Skinner and sophomore outfielder Jake Suddleson also garnered multi-hit days, with Suddleson’s three-run bomb in the fourth giving Harvard a temporary 9-7 lead. The Crimson’s seven-run sixth also featured RBI hits from McColl and junior outfielder P.J. Robinson.
Senior captain John Fallon, out all year with knee injuries, made a successful comeback with a hit, subsequently scoring on McColl’s RBI single.
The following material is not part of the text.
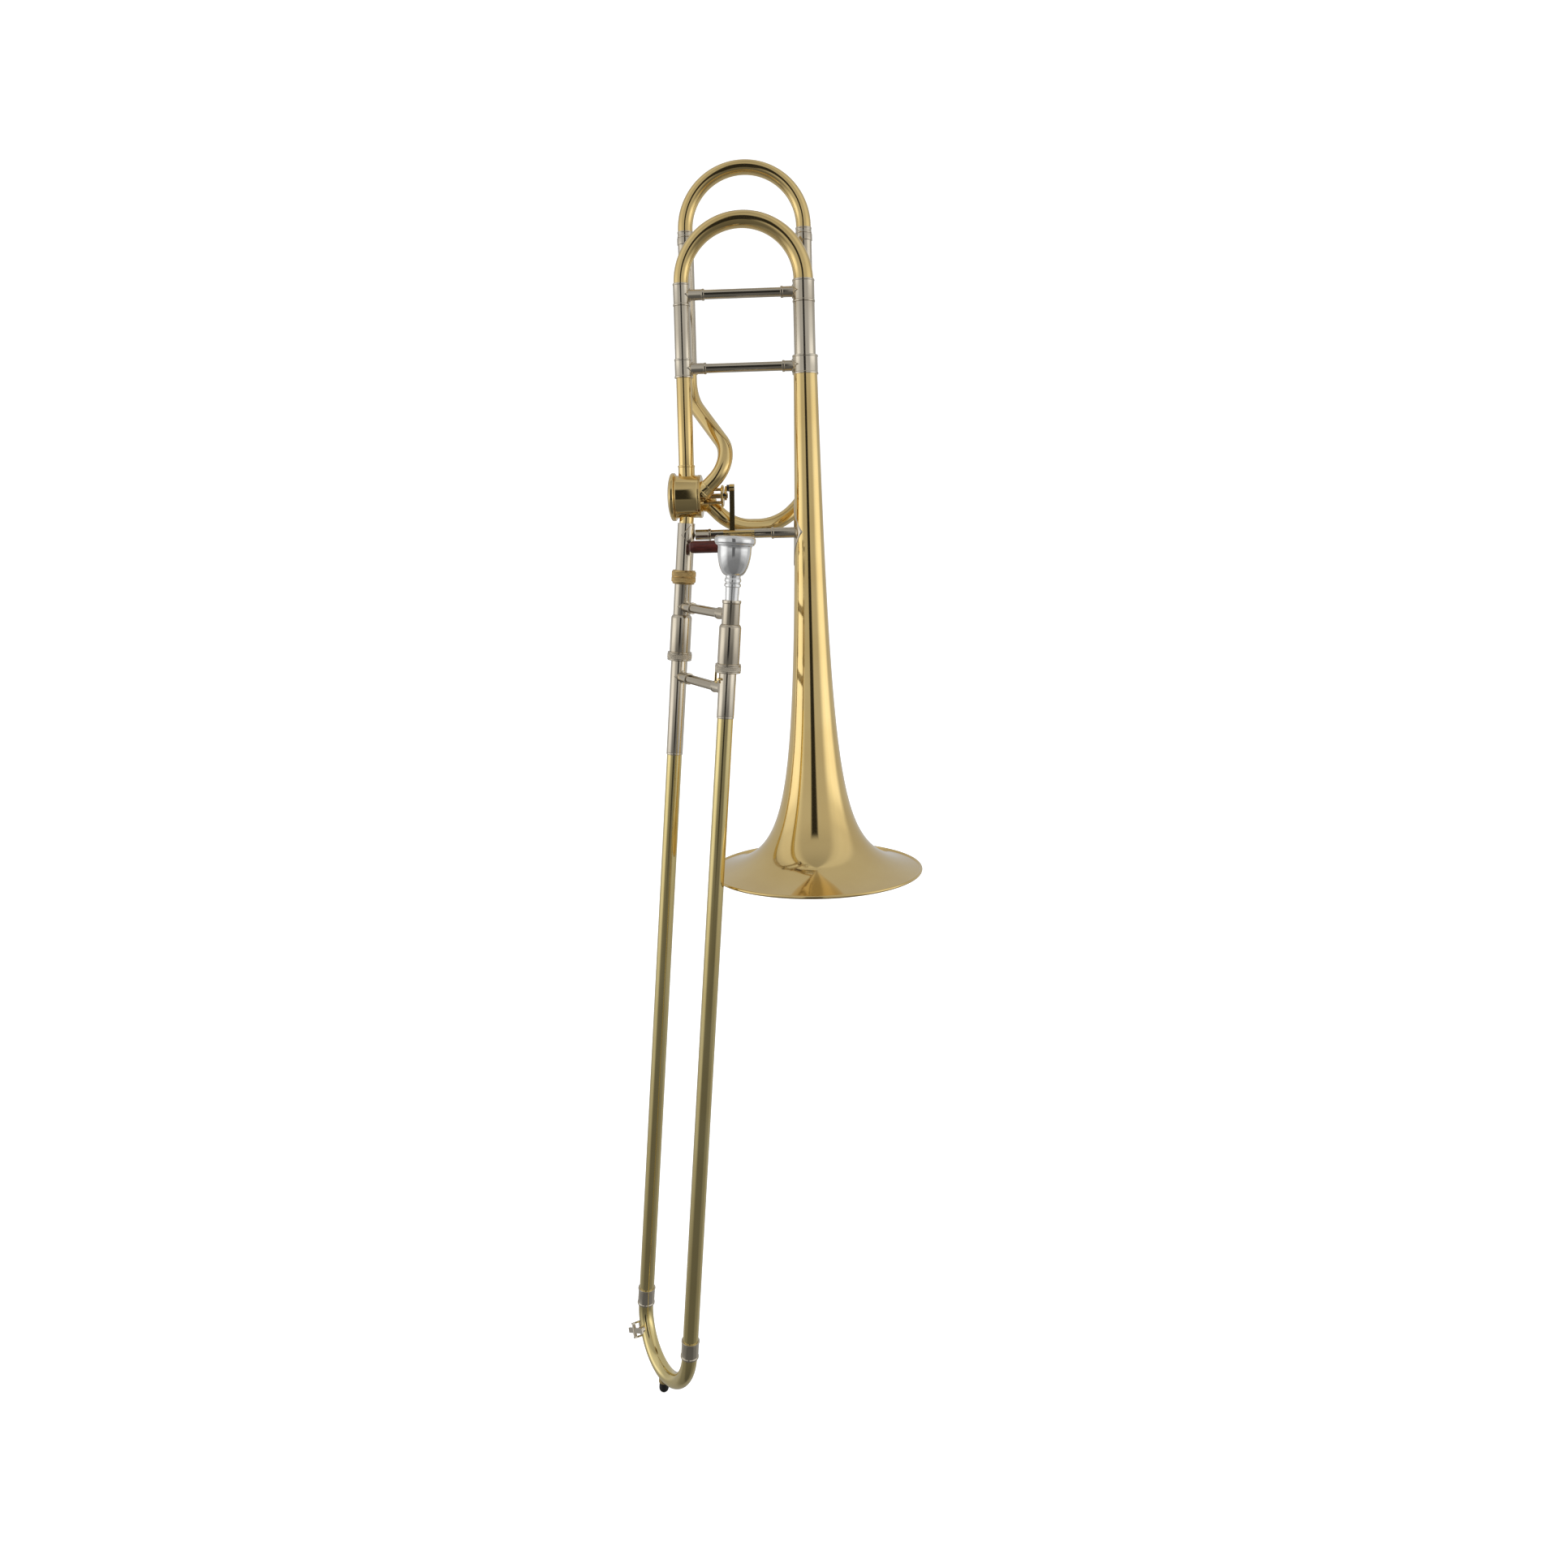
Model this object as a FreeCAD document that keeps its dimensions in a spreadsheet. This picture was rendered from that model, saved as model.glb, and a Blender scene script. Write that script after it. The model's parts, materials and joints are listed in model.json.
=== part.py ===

The gritty return of the team’s leader spurred the team’s and fans’ hearts all series long.
“He’s gotten healthier,” said Decker, who first put Fallon in as a pinch-hitter in game one of the series, the captain’s first plate appearance in two months. “Today, I was like, ‘If we’re going down, we’re going with our captain.’ And he did a great job, he’s a special kid in my life.”
The game saw 36 total hits, with Dartmouth collecting 19 of them and Harvard notching 17. That the Big Green was also having a field day at the plate was evidenced by the fact that four different Dartmouth players had three-RBI days and five players garnered three or more hits.
The game had significant Ivy League Championship Series ramifications. By virtue of Columbia’s series win at Cornell and the previous day’s split between Harvard and Dartmouth, the Crimson’s crazy win sent Columbia to the ILCS to play Yale. If the Big Green had won, it would’ve beat out the Lions for a spot in the championship series.